⁴ ClickHouse runtime totals are not comparable across node counts due to declining query success rates.
6.1 System Profiles
Exasol wins the most dimensions but distribution comes at a clear cost. The 1.35× per-doubling overhead means going multi-node is not free—Exasol’s in-memory architecture relies on large contiguous memory pools that lose efficiency when split across nodes. Its strongest showing is concurrency scaling, where the 0.80× ratio at 16 streams (runtime improves under load) is genuinely unusual among the systems tested. Fastest absolute time in every single configuration.
DuckDB breaks its linear scaling streak at concurrency—exposing its architectural limit. A 41% degradation at 16 streams with proportional hardware shows that the single-process design creates scheduling bottlenecks under concurrent load. For data scaling it remains solid (1.13×), and 100% reliability with zero operational complexity still makes it attractive where operational simplicity outweighs raw performance.
ClickHouse delivers competitive absolute performance but shows clear concurrency degradation: 1.39× from 1 to 16 streams, nearly matching DuckDB. Its main weakness remains distributed reliability: from 82% query success at 1 node to 36% at 8 nodes. For workloads that match its strengths—time-series, logs, aggregation-heavy queries without large JOINs—these failures never arise.
StarRocks produced the biggest surprise of the benchmark. It is the only system that improves with distribution (0.77× at 2 nodes), holding through 4 nodes before returning to baseline at 8. The FE/BE architecture handles distribution well when per-node memory is adequate. The trade-off: worst data scaling (1.31× SF50→SF100) and a U-shaped concurrency curve that degrades at 16 streams.
Trino achieves perfect data scaling (1.00×) and 100% reliability everywhere. Its weakness is absolute speed (slowest in every configuration) and significant distribution overhead: 3.19× at 2 nodes from inter-JVM serialization. Going to 4+ nodes improves scaling, but never reaches the 1-node baseline.

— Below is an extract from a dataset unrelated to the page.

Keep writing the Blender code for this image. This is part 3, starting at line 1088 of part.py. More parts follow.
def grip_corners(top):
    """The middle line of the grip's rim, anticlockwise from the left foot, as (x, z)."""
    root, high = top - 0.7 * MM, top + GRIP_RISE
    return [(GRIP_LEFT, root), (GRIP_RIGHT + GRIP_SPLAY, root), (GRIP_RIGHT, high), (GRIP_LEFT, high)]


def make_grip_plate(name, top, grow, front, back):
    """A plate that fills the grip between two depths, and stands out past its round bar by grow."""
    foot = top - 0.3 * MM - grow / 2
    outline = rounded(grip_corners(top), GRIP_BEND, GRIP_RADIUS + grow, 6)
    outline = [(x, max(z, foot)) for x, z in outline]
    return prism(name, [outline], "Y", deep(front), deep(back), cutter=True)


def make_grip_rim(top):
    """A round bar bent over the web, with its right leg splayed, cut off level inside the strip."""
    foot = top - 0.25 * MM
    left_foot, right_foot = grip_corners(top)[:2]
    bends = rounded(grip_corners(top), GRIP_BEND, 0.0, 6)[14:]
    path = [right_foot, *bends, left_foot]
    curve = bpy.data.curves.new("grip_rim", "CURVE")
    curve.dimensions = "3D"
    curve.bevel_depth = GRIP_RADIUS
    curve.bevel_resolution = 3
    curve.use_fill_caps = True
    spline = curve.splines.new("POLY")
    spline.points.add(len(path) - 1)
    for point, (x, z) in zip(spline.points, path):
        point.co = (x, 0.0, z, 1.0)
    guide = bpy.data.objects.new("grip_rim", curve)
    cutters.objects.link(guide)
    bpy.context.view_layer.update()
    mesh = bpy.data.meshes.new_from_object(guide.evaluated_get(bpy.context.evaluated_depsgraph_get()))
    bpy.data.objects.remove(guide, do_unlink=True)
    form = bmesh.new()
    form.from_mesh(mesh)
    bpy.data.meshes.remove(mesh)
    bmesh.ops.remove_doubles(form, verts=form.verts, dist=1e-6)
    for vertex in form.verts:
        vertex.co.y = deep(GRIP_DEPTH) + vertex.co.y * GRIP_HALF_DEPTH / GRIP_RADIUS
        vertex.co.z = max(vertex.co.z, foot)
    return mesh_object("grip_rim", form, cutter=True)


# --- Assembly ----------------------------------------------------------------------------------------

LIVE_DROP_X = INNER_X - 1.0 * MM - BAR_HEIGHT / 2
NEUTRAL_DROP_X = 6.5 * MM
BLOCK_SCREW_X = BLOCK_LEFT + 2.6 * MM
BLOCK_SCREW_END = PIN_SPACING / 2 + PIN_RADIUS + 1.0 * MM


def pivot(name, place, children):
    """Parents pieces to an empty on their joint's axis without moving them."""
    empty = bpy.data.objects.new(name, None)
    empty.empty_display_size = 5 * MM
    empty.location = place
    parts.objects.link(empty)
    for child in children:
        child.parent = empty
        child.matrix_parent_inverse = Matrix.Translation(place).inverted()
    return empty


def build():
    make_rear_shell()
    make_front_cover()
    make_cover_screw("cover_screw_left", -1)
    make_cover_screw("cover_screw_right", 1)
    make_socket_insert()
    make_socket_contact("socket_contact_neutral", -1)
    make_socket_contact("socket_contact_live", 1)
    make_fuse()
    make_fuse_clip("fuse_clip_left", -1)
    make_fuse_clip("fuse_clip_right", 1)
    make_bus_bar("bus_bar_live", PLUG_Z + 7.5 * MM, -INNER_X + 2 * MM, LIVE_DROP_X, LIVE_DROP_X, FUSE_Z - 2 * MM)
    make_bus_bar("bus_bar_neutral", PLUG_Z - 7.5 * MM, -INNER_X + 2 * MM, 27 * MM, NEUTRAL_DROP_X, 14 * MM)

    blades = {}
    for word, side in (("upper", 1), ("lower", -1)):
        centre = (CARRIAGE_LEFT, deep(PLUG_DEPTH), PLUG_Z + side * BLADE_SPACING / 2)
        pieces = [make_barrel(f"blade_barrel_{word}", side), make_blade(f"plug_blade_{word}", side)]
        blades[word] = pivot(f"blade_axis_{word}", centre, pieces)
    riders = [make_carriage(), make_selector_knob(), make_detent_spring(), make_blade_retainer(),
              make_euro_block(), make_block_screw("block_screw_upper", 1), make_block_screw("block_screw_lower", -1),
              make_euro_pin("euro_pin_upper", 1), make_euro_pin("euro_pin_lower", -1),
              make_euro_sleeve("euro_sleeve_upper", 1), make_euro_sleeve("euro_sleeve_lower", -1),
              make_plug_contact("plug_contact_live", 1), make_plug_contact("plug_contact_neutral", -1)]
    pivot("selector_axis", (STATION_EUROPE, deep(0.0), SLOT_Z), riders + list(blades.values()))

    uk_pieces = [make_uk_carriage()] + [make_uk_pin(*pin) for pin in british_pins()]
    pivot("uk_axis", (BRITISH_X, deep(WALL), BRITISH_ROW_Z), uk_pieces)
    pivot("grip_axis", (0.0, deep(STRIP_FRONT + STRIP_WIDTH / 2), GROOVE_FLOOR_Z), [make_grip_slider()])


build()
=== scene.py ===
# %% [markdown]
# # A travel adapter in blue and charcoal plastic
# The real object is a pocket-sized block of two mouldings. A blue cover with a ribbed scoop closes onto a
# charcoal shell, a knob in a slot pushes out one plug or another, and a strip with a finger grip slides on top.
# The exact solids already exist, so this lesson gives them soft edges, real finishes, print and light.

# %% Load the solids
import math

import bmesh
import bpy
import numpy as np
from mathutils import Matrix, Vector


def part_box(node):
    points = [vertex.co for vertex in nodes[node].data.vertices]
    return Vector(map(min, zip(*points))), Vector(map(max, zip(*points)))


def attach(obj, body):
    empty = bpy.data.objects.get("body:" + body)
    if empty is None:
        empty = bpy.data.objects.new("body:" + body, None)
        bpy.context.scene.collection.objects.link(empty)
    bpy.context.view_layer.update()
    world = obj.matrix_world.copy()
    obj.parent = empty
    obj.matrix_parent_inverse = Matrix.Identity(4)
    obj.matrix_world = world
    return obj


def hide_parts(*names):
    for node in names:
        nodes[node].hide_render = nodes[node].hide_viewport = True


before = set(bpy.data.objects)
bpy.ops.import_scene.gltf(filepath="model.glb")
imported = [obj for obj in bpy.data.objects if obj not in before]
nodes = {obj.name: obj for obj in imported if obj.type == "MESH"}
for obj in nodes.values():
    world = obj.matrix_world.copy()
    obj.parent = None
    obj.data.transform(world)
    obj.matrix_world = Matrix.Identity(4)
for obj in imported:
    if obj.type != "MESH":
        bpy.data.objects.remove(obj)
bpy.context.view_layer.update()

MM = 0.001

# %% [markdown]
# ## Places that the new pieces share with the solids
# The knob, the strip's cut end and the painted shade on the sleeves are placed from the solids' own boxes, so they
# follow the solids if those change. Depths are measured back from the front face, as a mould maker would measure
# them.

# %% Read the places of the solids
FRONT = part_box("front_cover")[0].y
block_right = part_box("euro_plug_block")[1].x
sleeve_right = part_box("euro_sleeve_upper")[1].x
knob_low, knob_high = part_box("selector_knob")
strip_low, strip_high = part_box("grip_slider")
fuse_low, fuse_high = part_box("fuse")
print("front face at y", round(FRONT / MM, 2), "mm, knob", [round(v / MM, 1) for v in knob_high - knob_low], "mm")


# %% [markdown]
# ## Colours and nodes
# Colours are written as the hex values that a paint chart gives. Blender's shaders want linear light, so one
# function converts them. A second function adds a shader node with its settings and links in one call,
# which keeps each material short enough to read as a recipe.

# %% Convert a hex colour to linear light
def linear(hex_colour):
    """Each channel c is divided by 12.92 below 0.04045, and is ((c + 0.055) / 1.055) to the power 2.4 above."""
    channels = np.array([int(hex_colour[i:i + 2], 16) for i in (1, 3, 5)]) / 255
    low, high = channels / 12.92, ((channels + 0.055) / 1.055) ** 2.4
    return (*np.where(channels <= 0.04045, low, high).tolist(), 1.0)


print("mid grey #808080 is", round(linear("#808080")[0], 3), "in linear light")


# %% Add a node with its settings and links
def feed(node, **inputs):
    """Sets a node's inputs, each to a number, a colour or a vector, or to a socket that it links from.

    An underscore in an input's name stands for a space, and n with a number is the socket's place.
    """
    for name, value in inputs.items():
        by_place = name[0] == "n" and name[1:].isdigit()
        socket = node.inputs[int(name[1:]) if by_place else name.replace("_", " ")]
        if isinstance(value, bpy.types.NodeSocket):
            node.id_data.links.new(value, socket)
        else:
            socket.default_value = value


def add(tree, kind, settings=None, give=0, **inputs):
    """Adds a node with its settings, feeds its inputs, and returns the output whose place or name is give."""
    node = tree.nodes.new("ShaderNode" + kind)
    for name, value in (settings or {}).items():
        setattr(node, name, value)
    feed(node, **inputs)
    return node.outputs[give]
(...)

7. What This Means for Your Architecture
No system wins every scenario, and the right choice depends on what you are optimizing for:
- High-concurrency analytics (dashboards, many users): Exasol’s flat-to-improving concurrency curve means it gets relatively better as concurrent load increases. If concurrency is your bottleneck, this is the strongest result in the test.
- Single-machine, low-concurrency: DuckDB requires no server, no cluster management, and delivers solid data scaling. But test under your expected concurrency level first—16 concurrent streams showed 41% degradation even with proportional hardware.

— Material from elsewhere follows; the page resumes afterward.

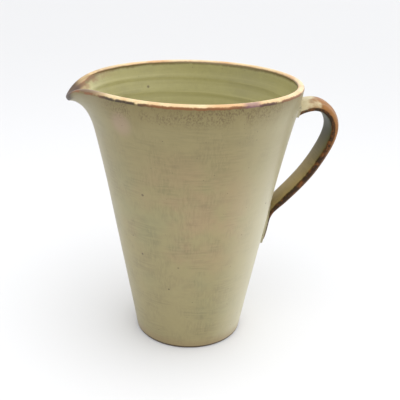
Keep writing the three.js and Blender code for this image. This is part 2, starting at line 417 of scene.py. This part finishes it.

- Log analytics and time-series: ClickHouse’s column-oriented engine excels at aggregation and filter workloads. Avoid complex multi-table JOINs at scale, and test under concurrent load—concurrency scaling showed 39% degradation.
- Data lake federation: Trino queries data where it lives. Absolute speed is not its selling point—flexibility is. Avoid 2-node clusters; if going distributed, use 4+ nodes where JVM overhead amortizes.
- Distributed analytics: StarRocks showed the best distribution behavior in the test—it improved 23% going from 1 to 2 nodes, with the sweet spot at 2–4 nodes. If your workload requires multi-node deployment, StarRocks handles the transition better than any other system tested.
Versions matter. These results are for specific releases tested in February 2026. ClickHouse’s memory management, StarRocks’s distributed query planning, and Trino’s JVM tuning all evolve between releases. If you see results from a newer version that contradict these findings, the software likely improved—which is the point of publishing this data.
8. How to Run Your Own Scalability Tests
Every experiment in this post was orchestrated by Benchkit, an open-source database benchmark framework. Benchkit automates the full pipeline—infrastructure provisioning on AWS, database installation and tuning, data generation and loading, benchmark execution with warmup and randomized query order, and result collection—so that an entire experiment is defined by a single YAML configuration file. The same tooling that produced these results is available in the repository; the benchkit commands in the reproduction block below are the exact interface used to run every data point published here.
All benchmark configurations are in the repository:
public/scalability/
series_1_nodes/ # nodes_01, nodes_02, nodes_04, nodes_08
series_2_sf/ # sf_025, sf_050, sf_100
series_3_streams/ # streams_01, streams_02, streams_04, streams_08, streams_16
Raw result data (per-query runs.csv for every experiment):
public/scalability/reports/
series_1_nodes/nodes_{01,02,04,08}/attachments/runs.csv
series_2_sf/sf_{025,050,100}/attachments/runs.csv
series_3_streams/streams_{01,02,04,08,16}/attachments/runs.csv
To reproduce a single experiment (requires AWS credentials and the Benchkit framework):
pip install benchkit
benchkit check -c public/scalability/series_1_nodes/nodes_04.yaml
benchkit infra apply -c public/scalability/series_1_nodes/nodes_04.yaml
benchkit setup -c public/scalability/series_1_nodes/nodes_04.yaml
benchkit load -c public/scalability/series_1_nodes/nodes_04.yaml
benchkit run -c public/scalability/series_1_nodes/nodes_04.yaml
benchkit infra destroy -c public/scalability/series_1_nodes/nodes_04.yaml
If you find something wrong—a data point that does not match the CSV, a chart that misrepresents the methodology, or a conclusion that does not follow from the numbers—open an issue. Reproducibility means being willing to be corrected.